▸ Material
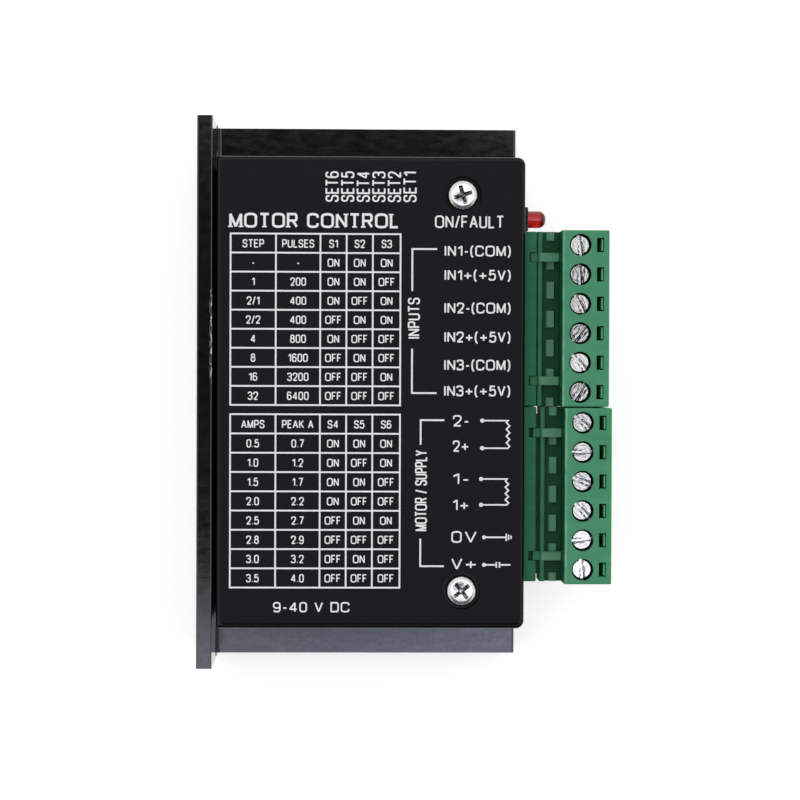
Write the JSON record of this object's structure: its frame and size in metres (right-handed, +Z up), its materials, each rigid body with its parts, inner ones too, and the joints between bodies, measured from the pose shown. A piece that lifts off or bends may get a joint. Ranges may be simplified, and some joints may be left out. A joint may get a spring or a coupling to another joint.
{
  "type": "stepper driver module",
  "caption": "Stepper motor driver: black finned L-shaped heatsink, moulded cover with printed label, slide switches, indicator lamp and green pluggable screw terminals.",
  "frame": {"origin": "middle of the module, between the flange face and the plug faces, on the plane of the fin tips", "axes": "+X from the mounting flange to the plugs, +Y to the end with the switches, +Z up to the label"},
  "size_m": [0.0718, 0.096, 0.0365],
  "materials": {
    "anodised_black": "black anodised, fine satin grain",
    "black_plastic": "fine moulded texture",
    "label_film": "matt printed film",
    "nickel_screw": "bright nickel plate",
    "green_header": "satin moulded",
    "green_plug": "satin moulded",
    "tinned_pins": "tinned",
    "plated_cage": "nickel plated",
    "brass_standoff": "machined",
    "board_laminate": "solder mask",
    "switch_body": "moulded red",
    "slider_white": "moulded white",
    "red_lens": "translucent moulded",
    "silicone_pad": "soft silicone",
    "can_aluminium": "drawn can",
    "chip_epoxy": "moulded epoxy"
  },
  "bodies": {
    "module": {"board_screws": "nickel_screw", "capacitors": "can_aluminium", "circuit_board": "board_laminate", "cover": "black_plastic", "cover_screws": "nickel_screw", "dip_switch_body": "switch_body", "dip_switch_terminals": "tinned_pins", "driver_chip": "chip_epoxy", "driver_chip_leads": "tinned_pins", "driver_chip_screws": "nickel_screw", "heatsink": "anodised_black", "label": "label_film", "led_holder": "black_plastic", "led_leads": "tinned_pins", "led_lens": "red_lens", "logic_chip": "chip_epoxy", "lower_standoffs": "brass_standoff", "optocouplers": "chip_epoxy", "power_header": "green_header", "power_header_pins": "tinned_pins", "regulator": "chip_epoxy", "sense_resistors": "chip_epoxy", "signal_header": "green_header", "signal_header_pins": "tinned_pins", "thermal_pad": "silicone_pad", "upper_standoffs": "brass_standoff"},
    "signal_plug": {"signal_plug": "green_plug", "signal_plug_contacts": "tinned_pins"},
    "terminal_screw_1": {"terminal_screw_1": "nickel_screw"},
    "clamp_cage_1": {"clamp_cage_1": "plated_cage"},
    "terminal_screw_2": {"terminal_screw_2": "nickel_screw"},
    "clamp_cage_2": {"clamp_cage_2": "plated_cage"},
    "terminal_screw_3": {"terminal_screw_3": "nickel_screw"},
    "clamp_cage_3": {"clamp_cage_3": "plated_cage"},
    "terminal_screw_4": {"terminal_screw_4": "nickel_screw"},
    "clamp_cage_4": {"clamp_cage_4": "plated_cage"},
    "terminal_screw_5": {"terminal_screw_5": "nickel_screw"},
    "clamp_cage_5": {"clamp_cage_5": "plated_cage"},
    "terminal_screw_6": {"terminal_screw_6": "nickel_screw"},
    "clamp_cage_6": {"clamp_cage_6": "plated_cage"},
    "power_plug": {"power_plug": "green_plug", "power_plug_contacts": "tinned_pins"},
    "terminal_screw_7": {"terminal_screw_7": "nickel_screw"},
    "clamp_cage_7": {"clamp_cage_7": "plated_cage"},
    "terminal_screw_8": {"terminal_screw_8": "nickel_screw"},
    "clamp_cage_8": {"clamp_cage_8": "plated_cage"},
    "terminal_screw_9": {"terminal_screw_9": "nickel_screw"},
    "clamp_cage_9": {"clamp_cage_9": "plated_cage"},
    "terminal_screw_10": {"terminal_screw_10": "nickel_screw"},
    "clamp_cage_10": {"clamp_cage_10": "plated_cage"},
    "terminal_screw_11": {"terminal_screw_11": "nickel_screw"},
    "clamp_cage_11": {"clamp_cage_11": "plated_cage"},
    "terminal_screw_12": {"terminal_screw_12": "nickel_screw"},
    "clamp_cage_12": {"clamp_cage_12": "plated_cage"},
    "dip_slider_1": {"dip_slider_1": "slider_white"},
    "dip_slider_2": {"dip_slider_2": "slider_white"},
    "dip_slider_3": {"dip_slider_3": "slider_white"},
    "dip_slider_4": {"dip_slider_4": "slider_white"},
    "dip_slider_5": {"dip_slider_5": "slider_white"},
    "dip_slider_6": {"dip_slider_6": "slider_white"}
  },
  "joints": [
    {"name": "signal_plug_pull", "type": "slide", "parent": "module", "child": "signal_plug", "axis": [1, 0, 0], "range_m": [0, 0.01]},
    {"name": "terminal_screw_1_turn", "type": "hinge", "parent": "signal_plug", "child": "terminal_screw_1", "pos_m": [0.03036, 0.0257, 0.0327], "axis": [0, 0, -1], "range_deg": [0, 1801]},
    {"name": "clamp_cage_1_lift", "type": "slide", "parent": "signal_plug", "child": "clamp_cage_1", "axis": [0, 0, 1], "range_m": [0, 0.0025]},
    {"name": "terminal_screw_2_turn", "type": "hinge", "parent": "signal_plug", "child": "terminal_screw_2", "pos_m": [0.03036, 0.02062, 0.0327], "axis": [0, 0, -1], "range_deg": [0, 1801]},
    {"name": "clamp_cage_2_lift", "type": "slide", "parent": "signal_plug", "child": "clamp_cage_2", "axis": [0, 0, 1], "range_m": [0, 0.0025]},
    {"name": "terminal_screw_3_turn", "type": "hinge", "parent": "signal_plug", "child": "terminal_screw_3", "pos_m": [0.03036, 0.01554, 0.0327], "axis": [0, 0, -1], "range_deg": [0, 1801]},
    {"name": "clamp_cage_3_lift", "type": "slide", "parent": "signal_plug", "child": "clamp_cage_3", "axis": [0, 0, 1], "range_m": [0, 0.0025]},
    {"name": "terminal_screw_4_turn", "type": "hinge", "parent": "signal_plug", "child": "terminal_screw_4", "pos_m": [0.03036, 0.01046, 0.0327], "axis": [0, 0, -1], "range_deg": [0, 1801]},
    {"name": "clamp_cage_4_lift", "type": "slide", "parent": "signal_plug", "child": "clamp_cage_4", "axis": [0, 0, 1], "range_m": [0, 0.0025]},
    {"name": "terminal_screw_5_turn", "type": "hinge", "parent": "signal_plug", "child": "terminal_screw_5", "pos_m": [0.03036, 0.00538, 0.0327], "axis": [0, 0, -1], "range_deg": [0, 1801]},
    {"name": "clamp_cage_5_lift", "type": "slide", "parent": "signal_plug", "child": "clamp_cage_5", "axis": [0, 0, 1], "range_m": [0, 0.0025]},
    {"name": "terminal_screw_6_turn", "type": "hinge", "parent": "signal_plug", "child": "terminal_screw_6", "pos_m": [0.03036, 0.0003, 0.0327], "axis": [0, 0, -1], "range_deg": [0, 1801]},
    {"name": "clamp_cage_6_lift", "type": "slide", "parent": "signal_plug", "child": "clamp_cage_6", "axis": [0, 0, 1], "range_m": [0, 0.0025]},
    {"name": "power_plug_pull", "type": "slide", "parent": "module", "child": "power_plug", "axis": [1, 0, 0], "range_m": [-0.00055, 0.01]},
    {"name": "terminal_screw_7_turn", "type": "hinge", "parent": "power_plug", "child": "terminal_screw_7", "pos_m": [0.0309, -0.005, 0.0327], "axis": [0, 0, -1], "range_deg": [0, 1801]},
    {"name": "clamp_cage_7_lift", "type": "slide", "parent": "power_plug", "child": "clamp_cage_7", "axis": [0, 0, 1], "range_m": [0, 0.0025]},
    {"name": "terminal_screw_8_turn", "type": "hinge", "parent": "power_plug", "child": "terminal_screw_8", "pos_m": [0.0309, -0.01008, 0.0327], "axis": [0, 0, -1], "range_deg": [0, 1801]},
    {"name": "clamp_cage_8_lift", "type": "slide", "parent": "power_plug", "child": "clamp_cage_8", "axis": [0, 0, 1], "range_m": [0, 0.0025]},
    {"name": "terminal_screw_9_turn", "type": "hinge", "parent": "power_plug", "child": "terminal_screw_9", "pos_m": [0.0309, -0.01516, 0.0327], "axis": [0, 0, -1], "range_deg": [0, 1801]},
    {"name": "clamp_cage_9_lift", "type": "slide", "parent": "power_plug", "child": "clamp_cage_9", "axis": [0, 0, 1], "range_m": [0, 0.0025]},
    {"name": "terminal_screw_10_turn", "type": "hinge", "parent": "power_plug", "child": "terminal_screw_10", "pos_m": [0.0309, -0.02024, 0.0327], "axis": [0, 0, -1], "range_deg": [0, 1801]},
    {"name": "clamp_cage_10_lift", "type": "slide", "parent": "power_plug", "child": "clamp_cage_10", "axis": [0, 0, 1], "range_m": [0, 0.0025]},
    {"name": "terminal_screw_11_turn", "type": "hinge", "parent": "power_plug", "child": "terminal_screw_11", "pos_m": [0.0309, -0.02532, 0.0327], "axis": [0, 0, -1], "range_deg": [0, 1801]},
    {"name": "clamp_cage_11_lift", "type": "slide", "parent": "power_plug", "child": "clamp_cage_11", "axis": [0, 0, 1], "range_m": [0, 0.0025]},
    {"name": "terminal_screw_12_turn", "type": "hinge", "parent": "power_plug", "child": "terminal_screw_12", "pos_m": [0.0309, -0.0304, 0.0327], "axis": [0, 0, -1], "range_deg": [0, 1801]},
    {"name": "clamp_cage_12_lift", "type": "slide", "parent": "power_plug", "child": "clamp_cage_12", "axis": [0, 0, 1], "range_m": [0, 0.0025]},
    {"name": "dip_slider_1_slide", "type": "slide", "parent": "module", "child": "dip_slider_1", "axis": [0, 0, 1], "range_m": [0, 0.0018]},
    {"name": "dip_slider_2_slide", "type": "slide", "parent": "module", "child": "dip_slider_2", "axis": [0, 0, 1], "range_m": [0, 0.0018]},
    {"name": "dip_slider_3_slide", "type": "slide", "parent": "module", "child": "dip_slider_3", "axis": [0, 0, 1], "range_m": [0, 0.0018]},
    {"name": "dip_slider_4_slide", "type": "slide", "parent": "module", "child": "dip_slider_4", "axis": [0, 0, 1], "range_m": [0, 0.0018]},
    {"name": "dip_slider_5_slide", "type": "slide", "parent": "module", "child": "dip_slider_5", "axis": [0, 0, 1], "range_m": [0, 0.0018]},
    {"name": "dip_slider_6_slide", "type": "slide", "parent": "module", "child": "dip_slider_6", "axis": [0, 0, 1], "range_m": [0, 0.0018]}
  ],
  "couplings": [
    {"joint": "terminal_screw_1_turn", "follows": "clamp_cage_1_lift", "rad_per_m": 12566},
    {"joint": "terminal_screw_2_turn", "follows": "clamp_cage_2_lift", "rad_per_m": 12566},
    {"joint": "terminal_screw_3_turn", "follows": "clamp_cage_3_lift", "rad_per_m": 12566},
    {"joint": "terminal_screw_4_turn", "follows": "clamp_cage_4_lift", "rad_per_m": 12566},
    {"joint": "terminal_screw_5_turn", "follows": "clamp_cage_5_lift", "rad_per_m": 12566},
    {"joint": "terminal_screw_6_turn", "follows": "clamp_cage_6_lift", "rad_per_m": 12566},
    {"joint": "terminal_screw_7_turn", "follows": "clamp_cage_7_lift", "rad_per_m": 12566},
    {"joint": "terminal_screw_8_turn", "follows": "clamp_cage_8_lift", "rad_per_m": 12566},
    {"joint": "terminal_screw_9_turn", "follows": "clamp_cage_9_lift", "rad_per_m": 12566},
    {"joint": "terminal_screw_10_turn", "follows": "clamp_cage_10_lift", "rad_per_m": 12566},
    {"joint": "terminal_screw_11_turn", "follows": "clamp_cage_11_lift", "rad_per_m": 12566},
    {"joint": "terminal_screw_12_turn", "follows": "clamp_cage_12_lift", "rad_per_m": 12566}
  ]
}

▸ Exercise
Select, from the listing, all lines that include the word "joints".

▸ Result of the task
Write the JSON record of this object's structure: its frame and size in metres (right-handed, +Z up), its materials, each rigid body with its parts, inner ones too, and the joints between bodies, measured from the pose shown. A piece that lifts off or bends may get a joint. Ranges may be simplified, and some joints may be left out. A joint may get a spring or a coupling to another joint.
  "joints": [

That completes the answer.